Someone who might have been exposed should seek medical care immediately to get a series of shots to prevent the infection from taking hold.

"One is called rabies immune globulin," says Dr. Jacobson. "This is a passive immunization of collected antibodies against rabies that the nurse will actually inject directly into the wound if it's an animal bite that is visible. This works immediately to give you protection while you're waiting for your body to respond to the vaccine."

Dr. Jacobson says that rabies vaccine is given on the day of the exposure, then a dose of vaccine given again on the third, seventh and fourteenth days.

"It's not the old series where you heard about being given in the stomach and how you needed 14 doses, and it was excruciating," Dr.

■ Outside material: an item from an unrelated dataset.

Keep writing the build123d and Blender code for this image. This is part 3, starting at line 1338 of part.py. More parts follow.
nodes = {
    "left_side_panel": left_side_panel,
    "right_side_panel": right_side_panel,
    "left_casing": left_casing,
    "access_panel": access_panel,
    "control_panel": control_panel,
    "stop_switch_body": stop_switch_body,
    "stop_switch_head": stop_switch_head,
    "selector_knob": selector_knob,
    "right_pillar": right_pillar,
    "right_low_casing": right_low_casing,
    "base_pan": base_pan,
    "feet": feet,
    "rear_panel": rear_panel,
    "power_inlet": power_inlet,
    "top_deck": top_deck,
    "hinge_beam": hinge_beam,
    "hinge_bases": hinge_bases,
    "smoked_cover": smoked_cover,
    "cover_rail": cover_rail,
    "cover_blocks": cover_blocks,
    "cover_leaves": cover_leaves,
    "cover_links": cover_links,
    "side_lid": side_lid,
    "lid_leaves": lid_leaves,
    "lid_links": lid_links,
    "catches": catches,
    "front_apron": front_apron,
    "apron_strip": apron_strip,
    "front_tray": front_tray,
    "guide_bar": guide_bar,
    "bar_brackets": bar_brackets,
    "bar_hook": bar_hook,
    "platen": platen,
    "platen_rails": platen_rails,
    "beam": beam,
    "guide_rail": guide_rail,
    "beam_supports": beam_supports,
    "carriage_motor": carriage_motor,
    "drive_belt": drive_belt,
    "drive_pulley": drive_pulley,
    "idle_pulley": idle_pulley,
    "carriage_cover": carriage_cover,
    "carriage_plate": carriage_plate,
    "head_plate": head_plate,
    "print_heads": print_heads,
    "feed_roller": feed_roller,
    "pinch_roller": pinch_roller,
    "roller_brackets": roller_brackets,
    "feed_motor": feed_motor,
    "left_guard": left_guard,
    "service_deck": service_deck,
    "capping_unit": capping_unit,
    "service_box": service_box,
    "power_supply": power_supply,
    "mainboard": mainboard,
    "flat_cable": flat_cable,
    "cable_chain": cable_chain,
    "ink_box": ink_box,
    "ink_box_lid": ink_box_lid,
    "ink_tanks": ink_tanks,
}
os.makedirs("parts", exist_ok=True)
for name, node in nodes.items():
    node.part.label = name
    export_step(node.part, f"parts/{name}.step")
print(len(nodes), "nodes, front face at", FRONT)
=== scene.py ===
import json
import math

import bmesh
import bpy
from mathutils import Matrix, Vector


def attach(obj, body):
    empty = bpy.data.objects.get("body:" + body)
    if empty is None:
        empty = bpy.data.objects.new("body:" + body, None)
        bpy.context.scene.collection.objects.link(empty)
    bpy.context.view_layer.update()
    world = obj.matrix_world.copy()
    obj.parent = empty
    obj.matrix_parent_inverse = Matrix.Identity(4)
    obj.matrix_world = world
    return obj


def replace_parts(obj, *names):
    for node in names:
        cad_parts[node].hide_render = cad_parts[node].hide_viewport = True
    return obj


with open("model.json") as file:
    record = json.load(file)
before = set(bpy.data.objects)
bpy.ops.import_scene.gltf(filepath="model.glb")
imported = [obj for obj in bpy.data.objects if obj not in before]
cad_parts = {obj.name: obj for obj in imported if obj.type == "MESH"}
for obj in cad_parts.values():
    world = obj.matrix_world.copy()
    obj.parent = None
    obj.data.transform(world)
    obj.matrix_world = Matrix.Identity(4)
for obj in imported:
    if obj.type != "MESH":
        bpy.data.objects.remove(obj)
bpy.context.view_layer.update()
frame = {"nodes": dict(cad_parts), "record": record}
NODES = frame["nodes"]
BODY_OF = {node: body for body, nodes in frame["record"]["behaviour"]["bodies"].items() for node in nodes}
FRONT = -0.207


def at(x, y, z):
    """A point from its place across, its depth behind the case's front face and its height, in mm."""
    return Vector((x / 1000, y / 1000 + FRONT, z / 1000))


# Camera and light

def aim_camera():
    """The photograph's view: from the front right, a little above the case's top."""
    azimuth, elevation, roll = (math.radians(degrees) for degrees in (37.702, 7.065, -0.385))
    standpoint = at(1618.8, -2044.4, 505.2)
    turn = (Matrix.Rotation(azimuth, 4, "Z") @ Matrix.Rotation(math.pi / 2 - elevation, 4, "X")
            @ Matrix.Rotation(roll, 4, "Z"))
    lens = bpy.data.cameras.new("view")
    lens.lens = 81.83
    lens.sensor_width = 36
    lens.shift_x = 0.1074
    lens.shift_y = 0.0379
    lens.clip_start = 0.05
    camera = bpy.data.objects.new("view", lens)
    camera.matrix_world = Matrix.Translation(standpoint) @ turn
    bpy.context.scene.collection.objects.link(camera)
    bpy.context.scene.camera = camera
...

Jacobson adds. "I want my patients to think about it as a preventative vaccine. It's going to hurt the way a flu vaccine hurts."

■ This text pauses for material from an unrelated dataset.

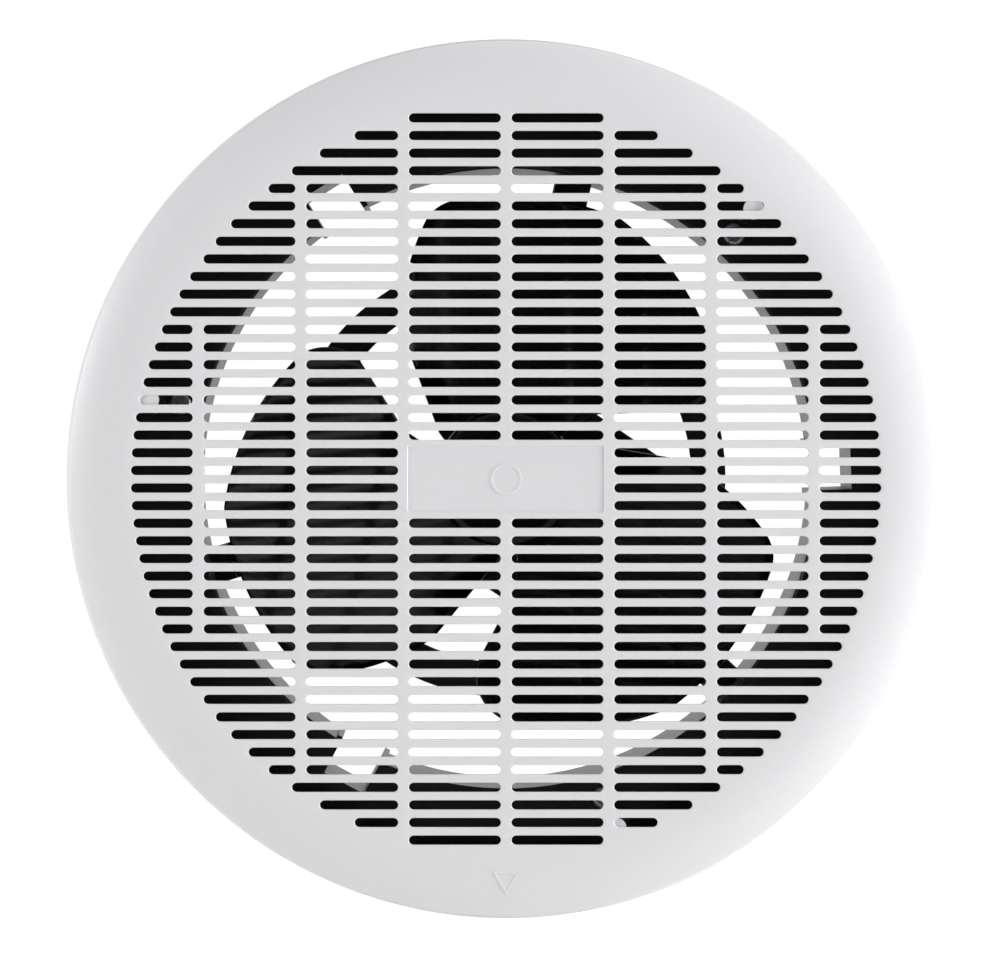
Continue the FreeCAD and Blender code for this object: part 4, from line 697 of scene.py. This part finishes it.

The U.S. averages one to three human cases of rabies each year, with around 55,000 people seeking rabies vaccinations after potential exposure, according to the Centers for Disease Control and Prevention . To reduce the risk of coming in contact with a rabid animal, Dr. Jacobson says that it's not just wildlife you should stay away from.

"We need to remind our parents to watch out for the children and remind them not to play with stray animals that might not have been vaccinated and might have been bitten by a raccoon, fox or skunk, and is actually exposing your child to possibly rabies," says Dr. Jacobson. "We ask that everyone who has pets to make sure that they have had their vaccines, including the rabies vaccine. That's how we keep your family safe. That's how we keep your pets safe."

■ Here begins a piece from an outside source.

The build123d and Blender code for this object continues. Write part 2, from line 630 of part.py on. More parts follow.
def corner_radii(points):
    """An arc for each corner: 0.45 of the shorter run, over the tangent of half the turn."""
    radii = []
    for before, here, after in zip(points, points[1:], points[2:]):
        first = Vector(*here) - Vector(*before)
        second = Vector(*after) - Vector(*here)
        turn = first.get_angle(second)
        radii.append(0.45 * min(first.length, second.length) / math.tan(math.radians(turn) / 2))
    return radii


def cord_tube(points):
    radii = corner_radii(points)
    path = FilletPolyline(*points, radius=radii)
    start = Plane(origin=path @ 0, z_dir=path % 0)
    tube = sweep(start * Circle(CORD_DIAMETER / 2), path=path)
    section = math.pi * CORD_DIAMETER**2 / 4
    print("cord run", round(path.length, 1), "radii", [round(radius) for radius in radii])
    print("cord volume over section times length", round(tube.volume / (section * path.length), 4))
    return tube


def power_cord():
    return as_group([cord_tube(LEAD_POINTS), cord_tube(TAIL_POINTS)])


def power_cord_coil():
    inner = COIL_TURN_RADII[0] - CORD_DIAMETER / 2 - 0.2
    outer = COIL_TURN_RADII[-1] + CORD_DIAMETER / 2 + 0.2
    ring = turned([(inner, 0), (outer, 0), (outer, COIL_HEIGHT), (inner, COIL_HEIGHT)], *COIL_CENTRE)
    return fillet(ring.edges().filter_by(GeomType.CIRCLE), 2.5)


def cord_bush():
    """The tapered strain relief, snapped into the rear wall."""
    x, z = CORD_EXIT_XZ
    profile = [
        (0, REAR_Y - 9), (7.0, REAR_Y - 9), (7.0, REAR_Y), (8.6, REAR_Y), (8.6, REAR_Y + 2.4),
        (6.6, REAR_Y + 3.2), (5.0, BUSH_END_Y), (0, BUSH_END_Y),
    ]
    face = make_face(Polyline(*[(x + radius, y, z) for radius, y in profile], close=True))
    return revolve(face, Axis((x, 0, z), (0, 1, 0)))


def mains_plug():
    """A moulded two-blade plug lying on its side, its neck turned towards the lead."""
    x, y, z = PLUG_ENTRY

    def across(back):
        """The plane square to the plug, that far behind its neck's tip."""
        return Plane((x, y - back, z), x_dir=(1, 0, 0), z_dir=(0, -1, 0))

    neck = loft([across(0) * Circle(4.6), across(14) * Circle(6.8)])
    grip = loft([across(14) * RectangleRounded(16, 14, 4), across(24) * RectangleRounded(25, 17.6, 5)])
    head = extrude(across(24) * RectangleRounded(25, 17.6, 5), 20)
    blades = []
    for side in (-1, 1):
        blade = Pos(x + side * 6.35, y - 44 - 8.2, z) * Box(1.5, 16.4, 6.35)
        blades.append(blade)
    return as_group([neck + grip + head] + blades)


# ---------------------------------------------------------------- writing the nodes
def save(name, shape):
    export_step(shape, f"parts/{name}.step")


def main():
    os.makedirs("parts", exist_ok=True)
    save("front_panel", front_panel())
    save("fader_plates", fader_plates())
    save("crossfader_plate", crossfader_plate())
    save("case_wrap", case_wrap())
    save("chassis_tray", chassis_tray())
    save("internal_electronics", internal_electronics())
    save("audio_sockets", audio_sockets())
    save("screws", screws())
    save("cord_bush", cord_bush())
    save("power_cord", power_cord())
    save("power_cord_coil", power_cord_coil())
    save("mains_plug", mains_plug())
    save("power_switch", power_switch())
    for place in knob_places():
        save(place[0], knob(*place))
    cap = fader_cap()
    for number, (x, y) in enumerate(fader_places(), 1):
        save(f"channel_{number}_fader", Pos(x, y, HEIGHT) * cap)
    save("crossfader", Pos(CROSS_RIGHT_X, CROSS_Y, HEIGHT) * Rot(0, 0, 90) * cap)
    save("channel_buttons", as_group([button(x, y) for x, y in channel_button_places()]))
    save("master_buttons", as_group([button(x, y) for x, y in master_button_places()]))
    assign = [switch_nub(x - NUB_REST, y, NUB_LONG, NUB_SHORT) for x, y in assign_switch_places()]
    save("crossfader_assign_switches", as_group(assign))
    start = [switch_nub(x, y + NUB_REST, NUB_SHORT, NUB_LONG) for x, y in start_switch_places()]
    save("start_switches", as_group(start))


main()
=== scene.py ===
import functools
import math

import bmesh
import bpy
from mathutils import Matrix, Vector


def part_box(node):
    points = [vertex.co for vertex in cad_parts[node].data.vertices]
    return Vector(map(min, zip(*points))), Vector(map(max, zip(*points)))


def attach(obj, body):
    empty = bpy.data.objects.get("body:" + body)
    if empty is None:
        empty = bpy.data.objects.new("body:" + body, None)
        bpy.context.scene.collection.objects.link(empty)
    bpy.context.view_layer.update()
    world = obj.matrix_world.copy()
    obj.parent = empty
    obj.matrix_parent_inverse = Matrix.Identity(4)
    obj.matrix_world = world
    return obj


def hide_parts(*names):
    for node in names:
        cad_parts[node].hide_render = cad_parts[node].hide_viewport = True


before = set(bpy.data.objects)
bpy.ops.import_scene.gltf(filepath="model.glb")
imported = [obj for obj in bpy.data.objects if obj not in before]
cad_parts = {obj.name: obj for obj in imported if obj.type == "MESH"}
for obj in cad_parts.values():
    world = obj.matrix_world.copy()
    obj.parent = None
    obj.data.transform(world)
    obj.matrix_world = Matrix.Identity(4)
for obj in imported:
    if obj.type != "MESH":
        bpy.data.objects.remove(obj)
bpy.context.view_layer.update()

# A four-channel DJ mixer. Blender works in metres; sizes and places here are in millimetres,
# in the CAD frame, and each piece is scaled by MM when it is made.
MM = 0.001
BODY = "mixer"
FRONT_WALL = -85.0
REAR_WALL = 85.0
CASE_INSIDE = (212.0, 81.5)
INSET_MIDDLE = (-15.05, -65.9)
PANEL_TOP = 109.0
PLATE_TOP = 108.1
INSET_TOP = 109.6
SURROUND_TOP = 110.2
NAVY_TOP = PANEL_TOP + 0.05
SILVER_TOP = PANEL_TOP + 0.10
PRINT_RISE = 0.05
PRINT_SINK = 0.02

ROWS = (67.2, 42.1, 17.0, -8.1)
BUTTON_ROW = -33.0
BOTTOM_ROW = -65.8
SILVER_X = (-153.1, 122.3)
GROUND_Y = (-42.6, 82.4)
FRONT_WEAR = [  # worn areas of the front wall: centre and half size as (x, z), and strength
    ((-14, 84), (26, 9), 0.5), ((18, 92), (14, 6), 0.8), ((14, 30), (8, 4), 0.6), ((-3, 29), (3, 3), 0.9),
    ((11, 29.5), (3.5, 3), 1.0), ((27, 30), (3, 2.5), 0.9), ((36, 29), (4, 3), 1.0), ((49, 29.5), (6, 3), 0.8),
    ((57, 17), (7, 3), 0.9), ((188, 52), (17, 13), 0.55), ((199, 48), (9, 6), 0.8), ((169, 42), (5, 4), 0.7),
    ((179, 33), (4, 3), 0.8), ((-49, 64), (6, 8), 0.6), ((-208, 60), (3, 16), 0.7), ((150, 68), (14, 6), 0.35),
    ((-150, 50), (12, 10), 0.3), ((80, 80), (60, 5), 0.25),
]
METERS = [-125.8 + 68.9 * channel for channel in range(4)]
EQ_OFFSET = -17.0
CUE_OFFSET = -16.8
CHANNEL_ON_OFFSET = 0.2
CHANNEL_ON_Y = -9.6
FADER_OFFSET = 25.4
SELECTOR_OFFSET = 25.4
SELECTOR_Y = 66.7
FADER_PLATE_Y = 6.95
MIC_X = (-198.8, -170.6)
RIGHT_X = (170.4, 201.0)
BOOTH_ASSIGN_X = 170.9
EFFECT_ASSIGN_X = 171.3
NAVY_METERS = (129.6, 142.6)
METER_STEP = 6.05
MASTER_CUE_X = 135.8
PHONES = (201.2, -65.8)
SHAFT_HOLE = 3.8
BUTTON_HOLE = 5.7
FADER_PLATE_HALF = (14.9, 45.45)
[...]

"We also need everyone to take contacts with bats seriously," adds Dr. Jacobson. "Any physical contact should be treated as a bat bite. The bites leave no marks. In fact, if an adult wakes up and finds a bat in the same room, we need to treat that adult as though the adult was possibly bitten by a bat. If the bat can be tested for rabies, that's great. If not, we need to start the rabies prevention series. If a young child is found in a room with a bat bat — asleep or awake — we need to make the same assumptions. The same goes for an awake but inebriated adult."